I didn't have a Spectrum, because I'm a bloody Yank. I had a VIC-20 and later a TI-99/4A. In the States we had Apple, IBM, Tandy, TI, and Commodore, with Apple pretty much the dominant force in home computing until PCs got cheap enough. Everybody else was pretty niche, so even when affordable computers came out -- like the Timex Sinclair and Timex Sinclair 2068 (which was based on, but not broadly compatible with the Spectrum), there wasn't a huge library of software nor a large programmer/hobbyist community like there was with the Spectrum in the UK. The "bedroom coder" phenomenon was still a thing, but I think the wide availability and low price of the Spectrum enabled more Brits from a variety of backgrounds and socioeconomic strata to become "bedroom coders" than Americans, for whom home computers were pretty much expensive toys.
I had one and it came with a spectrum 48K emulator cartridge that was pretty good but had a bug in the graphics emulation.
The keyboard was much better.
POKE 23641,194
RUN
does on zx spectrum. And you get different patterns for different values, say 197. And wait for a minute or so to see something even more interesting.
The two bytes at that address and the one following are used by the BASIC ROM to track the command you're typing in, so maybe an artifact of how the ROM works?
https://floooh.github.io/tiny8bit/zx-ui.html?type=zx128
...you can open the step debugger after entering the command (in the menu "Debug => CPU Debugger") and see that execution is caught in an LDDR (reverse block copy) which essentially overwrites the entire RAM, and then gets caught in a loop which causes it to return to that LDDR.
The poke address 23641 is probably some state variable of the BASIC interpreter and by writing to it you're messing up the state in a way that a RUN jumps into a specific place in the ROM which happens to run that LDDR.
Yes, it's the least significant byte of "E LINE Address of command being typed in" in the scratch area: https://worldofspectrum.org/ZXBasicManual/zxmanchap25.html It's cool that they documented all that stuff in the manual!

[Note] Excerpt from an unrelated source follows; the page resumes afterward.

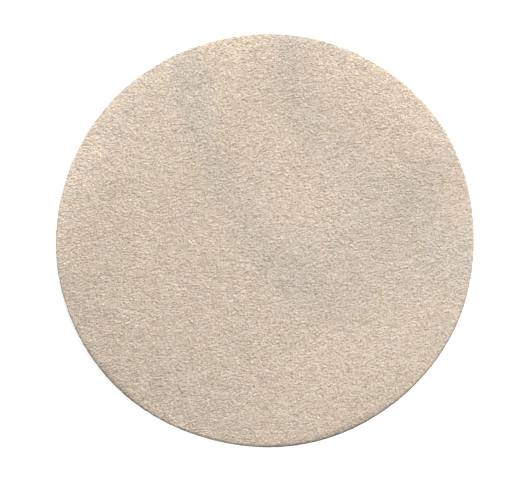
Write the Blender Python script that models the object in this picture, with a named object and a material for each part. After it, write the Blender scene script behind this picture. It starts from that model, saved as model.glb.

I'm sure this is a BASIC ROM artifact. Would require disassembling the ROM to see what's going on and it's a bit too early in the morning for that :-) EDIT: See flohofwoe's much better answer.
http://www.primrosebank.net/computers/zxspectrum/docs/Comple...
The Spectrum ROM is a wonderful program. The numerical evaluation system was unique. Every number could be replaced by an expression.